The task:
From the listing below, extract every line in which the word "axes" appears.

§

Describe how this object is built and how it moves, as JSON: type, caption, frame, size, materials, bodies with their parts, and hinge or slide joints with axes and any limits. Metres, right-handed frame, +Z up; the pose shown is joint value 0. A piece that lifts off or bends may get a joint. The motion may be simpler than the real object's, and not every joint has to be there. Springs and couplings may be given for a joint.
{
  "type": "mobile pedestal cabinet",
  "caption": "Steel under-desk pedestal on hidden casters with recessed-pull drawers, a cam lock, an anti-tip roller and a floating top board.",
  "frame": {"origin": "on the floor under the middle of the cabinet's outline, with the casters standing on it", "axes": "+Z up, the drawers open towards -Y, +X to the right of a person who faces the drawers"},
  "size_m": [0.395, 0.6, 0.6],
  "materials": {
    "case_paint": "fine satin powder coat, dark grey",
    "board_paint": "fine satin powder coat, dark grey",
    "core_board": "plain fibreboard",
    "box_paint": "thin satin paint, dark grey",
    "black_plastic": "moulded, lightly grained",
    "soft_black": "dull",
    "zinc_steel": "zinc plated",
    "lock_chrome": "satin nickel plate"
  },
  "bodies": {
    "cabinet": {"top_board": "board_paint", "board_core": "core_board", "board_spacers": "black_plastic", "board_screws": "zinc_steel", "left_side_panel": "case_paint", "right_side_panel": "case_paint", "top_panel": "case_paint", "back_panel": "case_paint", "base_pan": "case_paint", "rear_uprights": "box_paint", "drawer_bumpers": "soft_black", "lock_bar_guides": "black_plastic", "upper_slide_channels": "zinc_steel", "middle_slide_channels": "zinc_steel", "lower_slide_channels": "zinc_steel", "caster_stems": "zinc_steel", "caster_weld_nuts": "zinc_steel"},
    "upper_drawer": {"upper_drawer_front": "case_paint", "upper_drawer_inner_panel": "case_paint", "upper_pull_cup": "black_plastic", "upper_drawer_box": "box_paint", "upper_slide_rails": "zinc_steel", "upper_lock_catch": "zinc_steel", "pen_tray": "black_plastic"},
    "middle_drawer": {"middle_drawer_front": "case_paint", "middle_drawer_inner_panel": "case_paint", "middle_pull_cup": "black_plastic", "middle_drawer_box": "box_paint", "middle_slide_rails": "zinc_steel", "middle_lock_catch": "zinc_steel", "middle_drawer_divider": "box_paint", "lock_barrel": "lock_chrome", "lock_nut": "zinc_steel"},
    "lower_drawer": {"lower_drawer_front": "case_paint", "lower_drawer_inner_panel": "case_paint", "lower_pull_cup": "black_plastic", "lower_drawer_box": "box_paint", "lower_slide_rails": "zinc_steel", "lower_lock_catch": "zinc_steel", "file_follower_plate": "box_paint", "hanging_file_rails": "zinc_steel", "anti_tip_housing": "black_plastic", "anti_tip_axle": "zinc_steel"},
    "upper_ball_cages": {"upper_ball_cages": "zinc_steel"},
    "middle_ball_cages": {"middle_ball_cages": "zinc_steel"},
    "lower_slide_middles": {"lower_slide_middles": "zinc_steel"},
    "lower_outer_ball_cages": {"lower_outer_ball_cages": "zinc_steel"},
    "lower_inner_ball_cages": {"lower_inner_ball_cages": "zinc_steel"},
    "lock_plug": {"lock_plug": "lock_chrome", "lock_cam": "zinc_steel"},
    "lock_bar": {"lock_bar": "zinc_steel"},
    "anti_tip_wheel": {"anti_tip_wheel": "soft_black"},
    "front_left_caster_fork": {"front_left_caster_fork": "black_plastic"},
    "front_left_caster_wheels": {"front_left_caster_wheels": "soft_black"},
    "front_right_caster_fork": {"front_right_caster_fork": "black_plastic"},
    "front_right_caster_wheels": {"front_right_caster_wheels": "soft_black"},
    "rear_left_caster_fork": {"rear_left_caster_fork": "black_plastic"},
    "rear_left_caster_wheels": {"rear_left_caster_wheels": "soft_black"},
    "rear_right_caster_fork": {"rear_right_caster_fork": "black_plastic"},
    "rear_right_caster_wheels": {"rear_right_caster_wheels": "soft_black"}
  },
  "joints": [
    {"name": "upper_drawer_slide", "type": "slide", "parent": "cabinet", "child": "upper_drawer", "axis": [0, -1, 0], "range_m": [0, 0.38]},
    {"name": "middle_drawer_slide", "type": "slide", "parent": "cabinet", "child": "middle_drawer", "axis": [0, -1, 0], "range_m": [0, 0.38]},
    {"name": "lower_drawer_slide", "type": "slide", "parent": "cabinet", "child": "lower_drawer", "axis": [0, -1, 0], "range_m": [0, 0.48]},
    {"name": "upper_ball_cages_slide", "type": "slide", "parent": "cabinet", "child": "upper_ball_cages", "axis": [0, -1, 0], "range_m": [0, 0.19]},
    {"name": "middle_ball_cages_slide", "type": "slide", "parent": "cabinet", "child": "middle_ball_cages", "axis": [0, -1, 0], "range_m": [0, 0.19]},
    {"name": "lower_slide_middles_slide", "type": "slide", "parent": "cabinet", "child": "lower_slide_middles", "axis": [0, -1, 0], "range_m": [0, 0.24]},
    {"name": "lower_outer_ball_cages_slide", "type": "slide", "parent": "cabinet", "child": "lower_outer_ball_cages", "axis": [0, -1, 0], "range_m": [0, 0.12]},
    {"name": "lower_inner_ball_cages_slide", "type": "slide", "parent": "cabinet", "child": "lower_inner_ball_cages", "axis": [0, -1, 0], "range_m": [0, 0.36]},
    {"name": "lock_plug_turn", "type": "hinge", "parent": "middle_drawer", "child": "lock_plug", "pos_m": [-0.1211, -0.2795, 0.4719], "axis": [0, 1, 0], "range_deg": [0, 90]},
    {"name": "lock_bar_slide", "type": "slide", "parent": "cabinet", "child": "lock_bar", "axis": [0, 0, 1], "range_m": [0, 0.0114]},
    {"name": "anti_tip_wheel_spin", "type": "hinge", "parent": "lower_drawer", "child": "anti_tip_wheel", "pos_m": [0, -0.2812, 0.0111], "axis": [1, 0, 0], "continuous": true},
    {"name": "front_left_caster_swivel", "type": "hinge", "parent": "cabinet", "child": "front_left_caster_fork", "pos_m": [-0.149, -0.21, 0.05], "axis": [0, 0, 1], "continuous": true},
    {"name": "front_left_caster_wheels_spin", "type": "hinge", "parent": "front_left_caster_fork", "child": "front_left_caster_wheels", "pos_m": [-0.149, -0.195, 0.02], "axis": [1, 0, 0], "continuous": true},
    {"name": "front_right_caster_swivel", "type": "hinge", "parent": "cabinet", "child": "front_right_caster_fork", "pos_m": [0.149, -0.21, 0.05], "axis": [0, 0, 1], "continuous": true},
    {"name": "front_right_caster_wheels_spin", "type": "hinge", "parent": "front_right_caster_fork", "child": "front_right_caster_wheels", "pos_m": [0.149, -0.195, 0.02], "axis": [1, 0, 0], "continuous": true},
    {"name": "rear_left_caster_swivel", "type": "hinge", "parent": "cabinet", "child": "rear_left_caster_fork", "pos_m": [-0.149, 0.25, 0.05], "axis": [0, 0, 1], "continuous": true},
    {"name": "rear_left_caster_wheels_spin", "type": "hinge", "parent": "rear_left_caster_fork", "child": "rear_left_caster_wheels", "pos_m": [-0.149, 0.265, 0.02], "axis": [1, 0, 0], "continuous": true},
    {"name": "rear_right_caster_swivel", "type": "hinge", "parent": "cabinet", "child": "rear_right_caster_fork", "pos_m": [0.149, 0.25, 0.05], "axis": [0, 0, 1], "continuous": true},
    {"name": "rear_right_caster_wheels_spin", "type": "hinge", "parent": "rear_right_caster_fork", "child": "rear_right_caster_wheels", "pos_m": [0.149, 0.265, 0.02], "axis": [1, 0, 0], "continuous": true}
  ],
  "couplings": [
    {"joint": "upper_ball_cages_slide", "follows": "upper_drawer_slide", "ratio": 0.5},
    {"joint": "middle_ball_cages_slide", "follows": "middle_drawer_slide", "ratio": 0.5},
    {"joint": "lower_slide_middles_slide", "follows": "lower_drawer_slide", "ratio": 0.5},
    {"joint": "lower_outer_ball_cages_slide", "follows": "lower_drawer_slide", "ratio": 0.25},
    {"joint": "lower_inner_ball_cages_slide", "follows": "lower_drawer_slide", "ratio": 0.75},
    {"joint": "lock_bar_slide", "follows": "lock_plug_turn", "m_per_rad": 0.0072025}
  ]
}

§

Task result:
Describe how this object is built and how it moves, as JSON: type, caption, frame, size, materials, bodies with their parts, and hinge or slide joints with axes and any limits. Metres, right-handed frame, +Z up; the pose shown is joint value 0. A piece that lifts off or bends may get a joint. The motion may be simpler than the real object's, and not every joint has to be there. Springs and couplings may be given for a joint.
  "frame": {"origin": "on the floor under the middle of the cabinet's outline, with the casters standing on it", "axes": "+Z up, the drawers open towards -Y, +X to the right of a person who faces the drawers"},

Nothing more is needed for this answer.